One of the challenges for customers is ensuring they understand sequencing risk when considering a drawdown.  After all, performance can be shown in a number of ways from compound growth, to discrete year on year performance to annualised returns.  Less experienced individuals view annualised returns as the simplest way of picking a fund (despite the warnings that past performance is no guarantee of the future).  So obtaining financial advice is something we believe is essential to ensure an individual understands the risks they could be exposed to.

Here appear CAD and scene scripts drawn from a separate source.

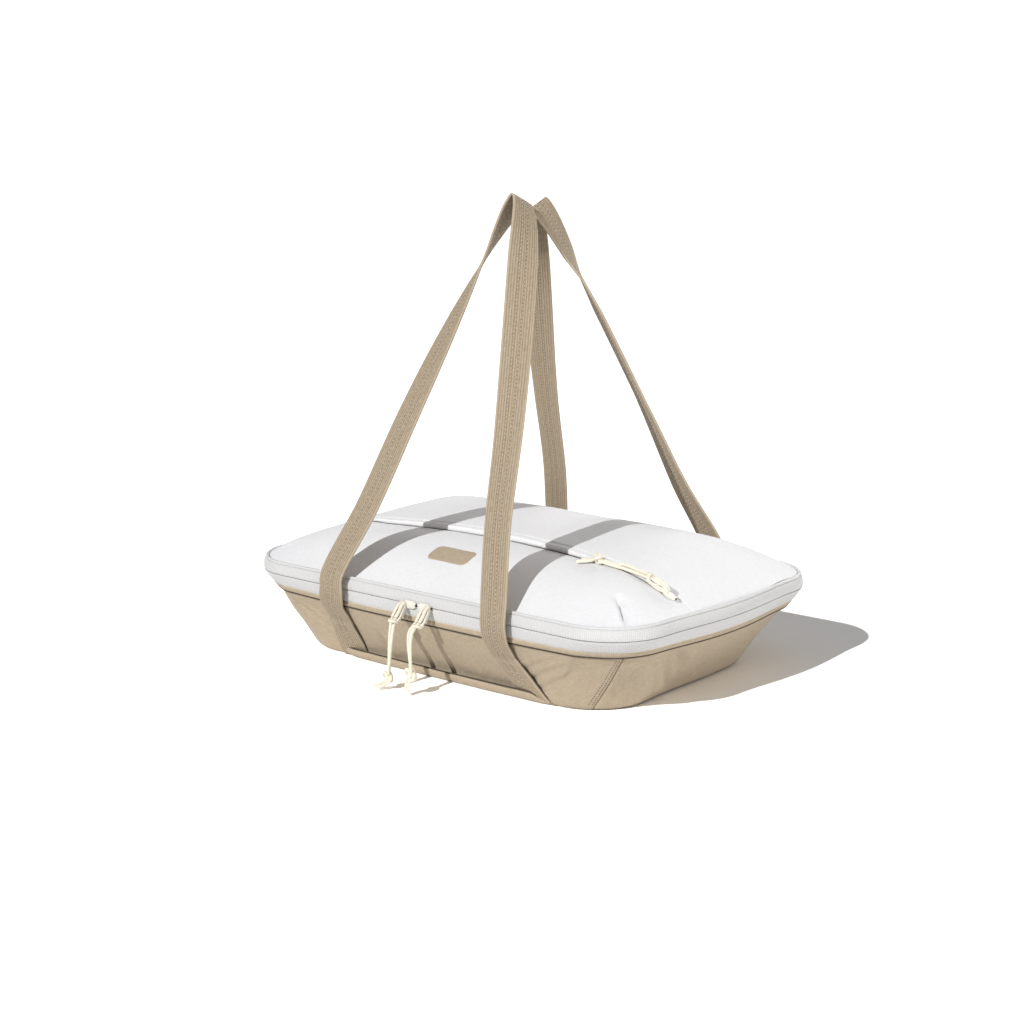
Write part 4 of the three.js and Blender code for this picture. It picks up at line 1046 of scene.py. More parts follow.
        def off_wall(x: float, z: float, farther: float) -> Vector:
            """Point off the wall, where the strip's middle stands, or farther out."""
            stand = lerp(1.4, 4.2, smooth_step(min(x - left, right - x) / 16))
            stand += shape.hollow(x, z) + 0.25 * ripple(x, z, 14, 1.7) + farther
            return shape.wall_point(x, z, side) + Vector((0, side.value * stand, 0))

        def leaf(u: float, v: float) -> Vector:
            x = lerp(left, right, u)
            return off_wall(x, lerp(0.25, top(x), v), 0.8 * arch(v) - 0.9 * (1 - v) ** 4)

        # painted shade: this sheet sits behind the leaf's top edge in the near-black finish, for the shade in that gap
        def fold(u: float, v: float) -> Vector:
            x = lerp(left + 9, right - 2, u)
            rise = 0.75 + 0.45 * smooth_step((x - 20) / 60)
            return off_wall(x, lerp(0.6, top(x) + rise, v), -1.3)

        for part, columns, rows, spot, material, nodes, thickness in (
            ("canvas", 96, 6, leaf, self.palette.taupe, (name,), 1.1),
            ("fold", 90, 2, fold, self.palette.seam, (), 0.8),
        ):
            place = spot if side is Side.FRONT else lambda u, v, spot=spot: spot(1 - u, v)
            bm = mapped_sheet(columns, rows, place, lambda u, v: (u * long, v * self.strip_height))
            mesh_piece(f"{name}_{part}", bm, Fitting("base", Slot.TAUPE, material, nodes), thickness)
        up = Vector((0, side.value, -0.45)).normalized()
        seams = []
        for x in (-11, -5, 17, 23):
            line = [leaf((x - left) / long, v) + Vector((0, side.value * 0.15, 0)) for v in (0.25, 0.5, 0.75)]
            seams.append(Seam(line, up, 3.2, (2.2, 0.7, 0.5)))
        sewn_piece(f"{name}_tacks", seams, Fitting("base", Slot.TAUPE, self.palette.thread))

    def _seam_stitches(self) -> None:
        """Twin rows beside each corner seam, in near-black that paints the shade in the stitch holes."""
        shape, seams = self.shape, []
        for corner in (1.5, 3.5, 5.5, 7.5):
            track = Track(shape, corner - 0.4, corner)
            whole = Track(shape, corner - 2, corner).length
            long = 1 if corner % 4 == 1.5 else -1
            for back in (2.6, 5.6):
                turn = track.turn(1 - back / track.length)
                along = (shape.rim.at(turn + 0.02) - shape.rim.at(turn - 0.02)).normalized()
                line = [
                    shape.on_wall(turn + long * shape.slant(z), self._wall_inset(whole - back, whole, z) - 0.1, z)
                    for z in np.linspace(5, 50, 24).tolist()
                ]
                up = Vector((along.y, -along.x, -0.5)).normalized()
                seams.append(Seam(line, up, 2.7, (1.7, 0.6, 0.4)))
        # the stitches take the near-black painted shade finish, not a thread colour
        sewn_piece("corner_seam_stitches", seams, Fitting("base", Slot.TAUPE, self.palette.seam))


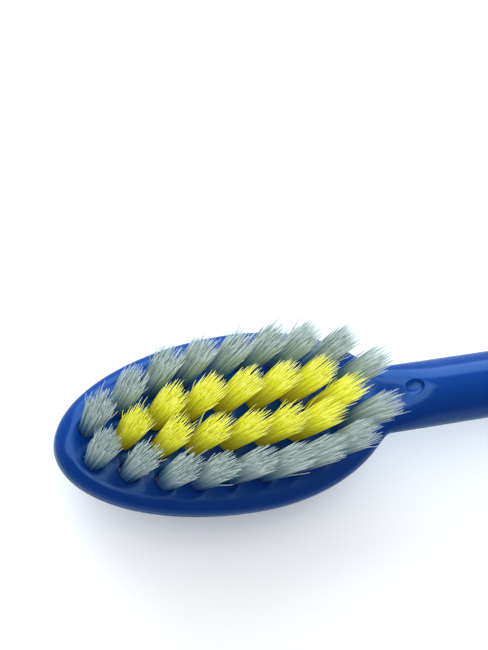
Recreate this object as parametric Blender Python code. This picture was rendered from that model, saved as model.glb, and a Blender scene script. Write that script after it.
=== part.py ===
"""A child's manual toothbrush, lying on its back, in metres with +Z up.

The moulded handle runs along X with the head at its -X end. The bristles stand along +Z.
Thirty tufts are folded into blind holes in the head, each held by a flat metal anchor
that spans the fold and bites into the wall on both sides of its hole.
"""

import math

import bmesh
import bpy
from mathutils import Matrix, Vector

# Clearances, overruns and the distance at which coincident points are welded
SEAT_GAP = 0.0003
TUFT_CLEARANCE = 0.00015
ANCHOR_CLEARANCE = 0.0001
STRAND_CLEARANCE = 0.00005
CUT_OVERRUN = 0.0005
WELD_DISTANCE = 0.000002

# Head: two half ellipses in plan that meet where it is widest
HEAD_TIP_TO_WIDEST = 0.0134
HEAD_WIDEST_TO_NECK = 0.0104
HEAD_HALF_WIDTH = 0.00625
HEAD_THICKNESS = 0.0041
HEAD_BACK_HEIGHT = 0.0037
RIM_RADIUS = 0.0010
BACK_RADIUS = 0.0026
HEAD_TO_NECK_POWER = 6
FACE_SHARE = 0.912
BACK_SHARE = 0.45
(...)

The recent volatility experienced across equity markets in particular has made individuals approaching retirement think about what is most important to them. Individuals who chose to withdraw an income of around 5% last year may have seen their pension funds drop by closer to 16% because of their timing.

During focus groups with consumers approaching retirement or at retirement last year, we asked what was most important, growth potential or surety of income.  Whilst growth is still important, the overwhelming consensus was that by retirement age ‘if you haven’t made it, you’ve got to make sure you keep what you have built up’.

This somewhat explains why we saw annuity sales plateau in the latter half of 2015 and more advisers are now looking at ways to provide security of income allied to investment strategies that can give growth potential.  Blended solutions offer advisers the opportunity to truly customise solutions for their clients and add real value to their own service propositions.  It is also fair to say that offering an annuity as part of a broader retirement solution is a lower cost way of providing the guaranteed income that most individuals look for.

Let’s not forget that some of the concerns of individuals about annuities were removed in the Pension Freedoms legislation.  For example, individuals can now guarantee their income for longer than 10 years, in some cases up to 30 years, which can not only guarantee full payback of capital but often more, making them a more appealing proposition than they were a few years ago.  In fact our own experience has shown more than 12% of guarantees taken are for terms longer than 10 years with a fair proportion at 20 years and 30 years.

The ABI data highlights that the Annuity market is not dead, but it has changed.  Instead of the default option for most individuals it now occupies a legitimate place in the bank of solutions available to those looking for a retirement income.  We expect that as more advisers look to broaden their range of solutions, annuities will continue to have a place in the retirement income planning process.  Whilst we believe this could still be the right solution for some individuals, especially those who are risk averse and want the certainty of a guaranteed lifetime income, and with many alternatives for shorter term objectives now entering the market, lifetime annuities could become a more relevant product for later life.


Alternatives enter the market

There are alternative products that have been introduced over the last year.  Fixed Term products are seeing traction among consumers who want a guaranteed income without the need to be tied in for life.  Canada Life has seen significant volumes of individuals choose this option with a range of terms from 1 year to 20 years.  At the end of the chosen term, the individual receives their guaranteed maturity value which they can reinvest, withdraw or use to purchase an alternative retirement income product. 

These products allow advisers to bespoke retirement solutions for their clients in a way that was not possible for the majority of individuals prior to pension freedoms.  Choosing a Fixed Term product can allow an adviser to meet a client’s immediate income needs in a secure way which then allows them the flexibility to concentrate on continuing to build for longer term growth and income in later retirement life.

This type of solution allows advisers to offer flexibility and security for clients and represents an excellent way for advisers to regularly engage with their clients to continually provide the on-going retirement solutions that today’s market will seek.

In summary, a year on, Pension Freedoms has had significant impact in terms of behaviour of individuals approaching retirement and in terms of the products that providers are continuously developing.  For advisers, it has created an opportunity to redefine their service propositions and business models.  We believe that there will be more enhancements and changes to come.